From The Mountains to the Mist: A Legend of Kaua’i

From the soaring cliffs of the Na Pali coastline to the vast canyons of Waimea, Kaua‘i’s beauty is incomparable to that of its sister islands. Known to carry the prestigious title of being the home to the rainiest spot in the world (Mt. Waialeale), the island of Kaua‘i also carries some of the most enchanting myths and legends to be recorded in Hawaiian tradition.

The legend of Pele and Lohi’au is told in many variations; however, each tale is accurately similar in detail. The story begins on the island of Hawaii and makes its way to the eldest island, Kaua‘i and travels far out to the north end of the island called Ha‘ena.

As the daughter of a Kumu Hula (Hula teacher) and considered to be a Hawaiian culture practitioner, I had the opportunity to learn the tale of Pele and Lohi‘au through my hula school. For many halau, this story is a subject of a hula and chant series and being born on the sands of Kaua‘i, I’m humbled to share the historic legend.

In Hawaiian folklore, Pele is the Fire Goddess and creator of land. The story says she and her sisters traveled from Tahiti seeking a new land to claim as her home.

Through much searching, Pele arrived on an island called Nihoa. Unfortunately, the goddess saw that the island underwent poor conditions and was unsuitable to live.

Continuing their search, she and her sisters moved further down the island chain, testing the foundation of each island. Headed eastward to the fiery pits of Hawai‘i, Pele’s clan settled making Halema‘uma‘u of Kilauea crater their new home.

On several occasion that I’ve heard the story of Pele and Lohi‘au, the beginning of the tale most often gets lost in translation and many people don’t remember that the legend first started on the Big Island.

At a place called Puna on Hawaii Island, Madame Pele fell into a deep sleep near the sea. Her deep trance enabled her spirit to wander while her body remained safe in Puna. Her spiritual travels transported her to the island of Kaua‘i.

Overhearing a celebration on the far north end of the island, Ha‘ena, she noticed a handsome young chief named Lohi‘au. Taken aback by his regal looks, Pele took the Kinolau (physical appearance) of a beautiful young woman to meet the handsome chief.

The two fell deeply in love and several days had passed since the goddess fell in to a deep sleep. Worried for the sleeping goddess, her sisters gathered around Pele and call her spirit back to her body.

As she awoke, Pele longed to see her beloved Lohi‘au. Desperate for him, she sent her favorite sister, Hi‘iaka to recieve Lohi‘au. Given only forty days retrieve Lohi‘au, Hi‘iaka encountered countless trials and tribulations.

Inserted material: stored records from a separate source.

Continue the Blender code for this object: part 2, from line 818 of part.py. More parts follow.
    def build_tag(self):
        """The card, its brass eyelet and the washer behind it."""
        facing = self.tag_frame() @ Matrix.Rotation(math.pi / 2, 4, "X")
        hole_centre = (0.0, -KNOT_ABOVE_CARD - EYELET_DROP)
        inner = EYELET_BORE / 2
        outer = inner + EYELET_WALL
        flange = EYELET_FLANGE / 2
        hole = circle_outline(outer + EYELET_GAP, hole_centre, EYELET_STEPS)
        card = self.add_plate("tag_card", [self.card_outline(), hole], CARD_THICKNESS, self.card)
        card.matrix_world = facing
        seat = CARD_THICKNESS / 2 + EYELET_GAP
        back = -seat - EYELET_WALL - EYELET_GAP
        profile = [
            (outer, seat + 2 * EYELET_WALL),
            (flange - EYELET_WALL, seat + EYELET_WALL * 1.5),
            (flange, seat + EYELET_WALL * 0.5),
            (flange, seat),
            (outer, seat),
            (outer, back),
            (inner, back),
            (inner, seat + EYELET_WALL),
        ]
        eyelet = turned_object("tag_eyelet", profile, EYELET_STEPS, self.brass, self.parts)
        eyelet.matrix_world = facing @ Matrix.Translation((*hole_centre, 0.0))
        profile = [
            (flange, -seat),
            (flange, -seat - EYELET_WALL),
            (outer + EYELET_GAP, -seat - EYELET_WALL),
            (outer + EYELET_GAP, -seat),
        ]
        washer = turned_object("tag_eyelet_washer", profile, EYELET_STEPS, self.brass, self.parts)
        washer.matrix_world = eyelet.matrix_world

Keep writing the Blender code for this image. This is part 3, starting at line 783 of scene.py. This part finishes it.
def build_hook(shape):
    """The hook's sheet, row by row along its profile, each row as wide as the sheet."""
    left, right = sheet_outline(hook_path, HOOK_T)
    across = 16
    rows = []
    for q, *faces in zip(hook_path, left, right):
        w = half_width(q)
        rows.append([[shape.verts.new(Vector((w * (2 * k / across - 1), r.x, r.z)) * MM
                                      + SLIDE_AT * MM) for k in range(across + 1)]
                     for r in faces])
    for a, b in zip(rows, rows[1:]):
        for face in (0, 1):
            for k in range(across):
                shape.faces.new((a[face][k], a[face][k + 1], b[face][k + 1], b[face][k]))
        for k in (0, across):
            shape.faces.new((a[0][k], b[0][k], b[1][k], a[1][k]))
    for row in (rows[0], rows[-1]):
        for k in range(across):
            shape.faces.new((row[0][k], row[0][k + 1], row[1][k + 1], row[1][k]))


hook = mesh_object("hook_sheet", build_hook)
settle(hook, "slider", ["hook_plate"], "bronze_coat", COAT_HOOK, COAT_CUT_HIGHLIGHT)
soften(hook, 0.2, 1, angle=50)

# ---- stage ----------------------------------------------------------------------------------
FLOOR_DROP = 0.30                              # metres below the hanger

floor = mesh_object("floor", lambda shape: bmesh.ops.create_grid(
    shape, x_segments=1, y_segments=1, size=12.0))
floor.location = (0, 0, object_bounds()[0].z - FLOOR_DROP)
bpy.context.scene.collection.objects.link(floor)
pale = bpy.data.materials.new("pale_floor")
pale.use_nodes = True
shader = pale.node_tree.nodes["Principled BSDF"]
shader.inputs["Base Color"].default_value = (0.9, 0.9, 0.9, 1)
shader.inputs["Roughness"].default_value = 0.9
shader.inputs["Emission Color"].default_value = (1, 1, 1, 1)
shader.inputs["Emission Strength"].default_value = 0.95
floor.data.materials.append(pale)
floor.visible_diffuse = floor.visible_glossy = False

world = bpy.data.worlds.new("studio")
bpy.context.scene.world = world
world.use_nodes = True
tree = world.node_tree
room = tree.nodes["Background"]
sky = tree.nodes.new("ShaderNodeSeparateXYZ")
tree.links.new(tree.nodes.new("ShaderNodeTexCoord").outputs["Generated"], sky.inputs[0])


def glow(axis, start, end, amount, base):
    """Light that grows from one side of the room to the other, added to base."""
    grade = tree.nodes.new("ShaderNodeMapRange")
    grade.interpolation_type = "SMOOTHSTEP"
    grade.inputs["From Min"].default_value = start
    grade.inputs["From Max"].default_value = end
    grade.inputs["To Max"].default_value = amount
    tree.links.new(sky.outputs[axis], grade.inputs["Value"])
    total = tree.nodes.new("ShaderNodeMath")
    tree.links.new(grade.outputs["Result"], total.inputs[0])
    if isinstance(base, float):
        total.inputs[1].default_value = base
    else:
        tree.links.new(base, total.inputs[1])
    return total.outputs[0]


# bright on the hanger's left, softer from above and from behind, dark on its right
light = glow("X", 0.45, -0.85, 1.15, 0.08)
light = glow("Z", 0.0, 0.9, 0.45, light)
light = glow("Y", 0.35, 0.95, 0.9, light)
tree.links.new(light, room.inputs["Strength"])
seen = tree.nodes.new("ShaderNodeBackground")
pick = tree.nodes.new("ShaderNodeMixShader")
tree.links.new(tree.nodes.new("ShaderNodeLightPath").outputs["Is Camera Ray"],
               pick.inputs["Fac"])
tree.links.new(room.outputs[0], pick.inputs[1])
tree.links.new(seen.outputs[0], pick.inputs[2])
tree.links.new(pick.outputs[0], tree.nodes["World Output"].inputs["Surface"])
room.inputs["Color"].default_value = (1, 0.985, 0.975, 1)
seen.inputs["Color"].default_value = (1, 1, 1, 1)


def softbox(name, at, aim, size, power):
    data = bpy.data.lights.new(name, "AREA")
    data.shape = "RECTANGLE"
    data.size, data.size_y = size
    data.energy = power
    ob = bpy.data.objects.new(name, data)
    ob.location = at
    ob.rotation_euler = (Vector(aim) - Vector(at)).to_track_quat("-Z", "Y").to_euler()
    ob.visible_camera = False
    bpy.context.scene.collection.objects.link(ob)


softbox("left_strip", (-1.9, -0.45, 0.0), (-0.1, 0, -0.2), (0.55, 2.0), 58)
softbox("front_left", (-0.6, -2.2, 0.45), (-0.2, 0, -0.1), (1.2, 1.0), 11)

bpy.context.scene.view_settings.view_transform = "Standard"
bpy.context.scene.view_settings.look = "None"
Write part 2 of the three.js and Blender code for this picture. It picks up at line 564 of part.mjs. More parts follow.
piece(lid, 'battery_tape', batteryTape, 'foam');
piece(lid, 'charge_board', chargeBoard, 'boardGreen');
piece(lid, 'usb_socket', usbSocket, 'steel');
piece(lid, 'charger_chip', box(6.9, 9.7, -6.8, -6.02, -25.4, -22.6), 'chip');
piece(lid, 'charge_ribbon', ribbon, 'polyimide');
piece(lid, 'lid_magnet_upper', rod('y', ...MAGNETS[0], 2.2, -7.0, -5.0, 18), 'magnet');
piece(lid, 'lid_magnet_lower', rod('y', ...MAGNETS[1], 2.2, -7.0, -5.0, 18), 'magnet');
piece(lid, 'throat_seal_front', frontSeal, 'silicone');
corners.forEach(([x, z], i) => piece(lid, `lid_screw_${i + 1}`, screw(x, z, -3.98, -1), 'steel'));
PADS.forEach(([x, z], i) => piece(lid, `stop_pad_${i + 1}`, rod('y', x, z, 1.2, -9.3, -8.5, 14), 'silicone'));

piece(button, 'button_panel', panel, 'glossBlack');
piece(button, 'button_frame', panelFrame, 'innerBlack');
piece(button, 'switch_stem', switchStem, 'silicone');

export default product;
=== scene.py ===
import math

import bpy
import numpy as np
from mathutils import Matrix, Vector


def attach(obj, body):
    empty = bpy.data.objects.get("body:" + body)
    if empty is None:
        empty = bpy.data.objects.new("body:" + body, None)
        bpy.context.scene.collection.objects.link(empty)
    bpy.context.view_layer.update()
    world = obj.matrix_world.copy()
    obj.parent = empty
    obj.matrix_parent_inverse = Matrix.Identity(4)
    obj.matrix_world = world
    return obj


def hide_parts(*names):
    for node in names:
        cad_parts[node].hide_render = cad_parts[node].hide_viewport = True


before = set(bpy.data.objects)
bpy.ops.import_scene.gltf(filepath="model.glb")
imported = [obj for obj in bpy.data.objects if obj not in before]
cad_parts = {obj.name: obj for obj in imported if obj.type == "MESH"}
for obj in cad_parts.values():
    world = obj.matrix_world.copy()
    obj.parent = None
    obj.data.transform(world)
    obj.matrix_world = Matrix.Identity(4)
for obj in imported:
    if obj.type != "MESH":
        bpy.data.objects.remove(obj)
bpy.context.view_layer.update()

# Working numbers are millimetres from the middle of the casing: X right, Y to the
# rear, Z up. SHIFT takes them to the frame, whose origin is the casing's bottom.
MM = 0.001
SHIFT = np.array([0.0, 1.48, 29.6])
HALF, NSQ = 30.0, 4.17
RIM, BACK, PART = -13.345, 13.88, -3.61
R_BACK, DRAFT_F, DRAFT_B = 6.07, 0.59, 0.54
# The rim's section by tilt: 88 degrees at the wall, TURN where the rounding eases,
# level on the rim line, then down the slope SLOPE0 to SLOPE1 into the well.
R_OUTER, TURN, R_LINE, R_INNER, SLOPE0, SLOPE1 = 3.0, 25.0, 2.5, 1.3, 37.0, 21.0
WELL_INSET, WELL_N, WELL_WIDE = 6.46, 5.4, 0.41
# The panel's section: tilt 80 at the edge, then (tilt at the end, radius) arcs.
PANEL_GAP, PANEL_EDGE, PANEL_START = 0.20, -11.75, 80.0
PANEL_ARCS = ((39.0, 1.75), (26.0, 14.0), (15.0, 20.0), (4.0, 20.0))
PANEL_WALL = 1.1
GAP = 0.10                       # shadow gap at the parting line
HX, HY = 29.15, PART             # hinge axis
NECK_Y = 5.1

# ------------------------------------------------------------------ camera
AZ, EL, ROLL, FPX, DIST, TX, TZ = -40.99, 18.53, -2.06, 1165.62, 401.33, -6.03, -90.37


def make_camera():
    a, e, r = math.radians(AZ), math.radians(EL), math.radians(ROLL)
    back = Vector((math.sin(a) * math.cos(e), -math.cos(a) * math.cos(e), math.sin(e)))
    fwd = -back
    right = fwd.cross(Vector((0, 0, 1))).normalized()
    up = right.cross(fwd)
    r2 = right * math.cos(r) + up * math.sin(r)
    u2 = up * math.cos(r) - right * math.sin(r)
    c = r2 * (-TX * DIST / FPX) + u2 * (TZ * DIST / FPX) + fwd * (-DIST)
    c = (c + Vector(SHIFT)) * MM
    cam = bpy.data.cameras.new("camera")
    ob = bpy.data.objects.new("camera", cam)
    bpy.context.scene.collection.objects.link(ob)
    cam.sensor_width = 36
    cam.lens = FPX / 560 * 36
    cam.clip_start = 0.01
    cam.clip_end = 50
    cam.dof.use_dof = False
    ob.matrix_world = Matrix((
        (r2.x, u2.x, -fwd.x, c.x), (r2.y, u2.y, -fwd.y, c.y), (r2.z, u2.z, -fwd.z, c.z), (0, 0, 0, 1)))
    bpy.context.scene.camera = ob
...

A battle between Hi‘iaka and a fearsome Mo‘o wahine (lizard woman) took place at the famous Walilua River.

It is taught in Hawaiian tradition and all Hula Halau that the most popular entrance chant, Kunihi Ka Mauna, derived from this mythological battle.

The chant describes the detail of the majestic point of Mt. Wai‘ale‘ale to the plank stream of Kawaikini. It speaks of Nounou (sleeping giant) and the uplands of the area known as Kapa‘a, all together seeking permission to set foot on the grounds.

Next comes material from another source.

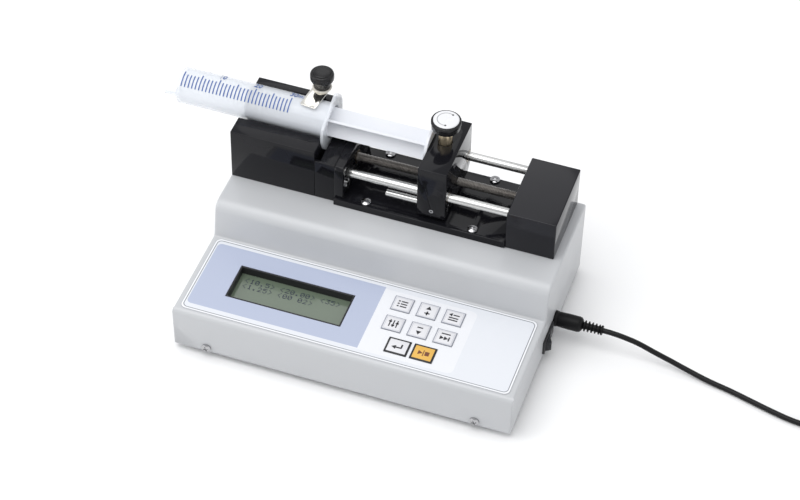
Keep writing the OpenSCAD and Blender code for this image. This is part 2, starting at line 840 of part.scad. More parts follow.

Hi‘iaka later learns that her sister’s beloved had passed from a broken heart Desperate to bring him back she revives the young chief and the two set foot back to Pele at Halema‘uma‘u.

These stories of myth and legend hold a hint of truth and wonder to be passed on from generation to generation perpetuating the culture of Hawaiian history and tradition.